The late spring menu, priced at $75 for three courses with additional menu items available at a separate charge, is ambitious, but also rooted in comforting flavors. Portions are generous by a prix fixe standard — over-delivery, Mr. Rozzi said, has always been at the core the restaurant’s mission, whether that be its food, its service, or even its glassware and cutlery.
“That is the reason I became a chef — not to be fancy, fancy, but to explore how much I can do and how far I can push the envelope with food,” he said. “This is a menu that will change and it gives us the freedom to do more from an economic standpoint. Seating is at a premium so there is an economic reason behind a flat rate, but I love this structure regardless of that.”
First course menu items in Mr. Rozzi’s late spring menu included a lobster timbale in a Vadouvan curry dressing with Balsam Farm greens, an asparagus salad with Parmesan, served with a local duck yolk, olive oil sabayon and oreganata bread crumbs and a chilled sweet pea soup, served with a delicate crab salad topped with smoked trout roe and dotted with paprika oil.
While Mr. Rozzi steers away from developing signature dishes, his spicy yellowfin tuna tartare with pickled cucumber, hijiki, wasabi tobiko and radish is a mainstay menu item at 1770 House and completes the first course offerings in his new menu.
“I never intended for that to become a signature dish — it just was what it was,” he said. “The truth is that is one, but I feel like if we fall back on signature dishes, we don’t move forward. I think it is my job to change things. We should expect all chefs to change, evolve and innovate, which is why I am excited about what we are doing now.”
Second course offerings have included a rock shrimp shumai with crisp garlic, chilies, sesame and scallions, made with Calabrian chilies that give the dish a warming heat. It’s an item that has staying power, despite the evolving nature of his new menu, Mr. Rozzi said. A golden beet risotto is topped with green garlic, purple chive blossoms and shaved summer truffle and seared Hudson Valley foie gras comes with local Sagg Main strawberries on a buttermilk pancake with shiso and vincotto. A spring pasta with artichokes, snap peas, guanciale, nasturtium and ricotta salata rounds out the second course options.
The third, and main course ranges from the traditional — a prime filet mignon a la plancha with a madeira glace, served with king trumpet mushrooms, fava beans and ramps — to the more exotic roasted Montauk striped bass with a sweet pea relish set atop mussels in a saffron emulsion with fennel pollen and pea tendrils. Seared Montauk sea scallops in a caviar and seaweed sauce with spouted broccoli and a potato puree and Berkshire pork Milanese topped with insalata tricolore and a Nero d’Avola vinaigrette Mr. Rozzi crafted while the restaurant was only open for takeout, are also available as a third course, the latter being a dish that harkens back to one of the chef’s first experiences in a kitchen, at The Falcon in Southampton in the early 1980s.

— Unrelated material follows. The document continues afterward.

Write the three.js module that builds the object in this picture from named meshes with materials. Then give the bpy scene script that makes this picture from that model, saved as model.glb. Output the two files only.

“This is a classic example of finding a classic dish and revisiting it,” he said. “Amidst all of these other options, this dish is light and crisp and bright with great acidity. That dish is like a hug. It’s an old haunt and there is always room for that.”
Desserts and items for the table — like a burrata served with summer truffle, local honey, pecans and house-made garlic-Parmesan focaccia knots — are also available for an additional charge.
Mr. Rozzi said he wanted to experiment with this menu but also ensure a level of comfort for his guests. The restaurant has also maintained its Tavern take-out menu for those looking to enjoy 1770 House a la carte, in the comfort of their own homes.
“You can come in and have the bass with the saffron emulsion and try some things that are new and outside of your comfort zone, but there will also be classic dishes done in our style that you can go to,” he said. “I am not breaking the sound barrier here, but you can be super thoughtful and deliver a dish in a new or impressive way and still remain a place that offers a certain amount of comfort. At the end of the day, I want to put things on the plate that people want to eat first and foremost.
“I think there is a super happy medium where you can find your style and maintain that style while still innovating,” Mr. Rozzi added. “Because that is why we all became chefs. That’s the fun part.”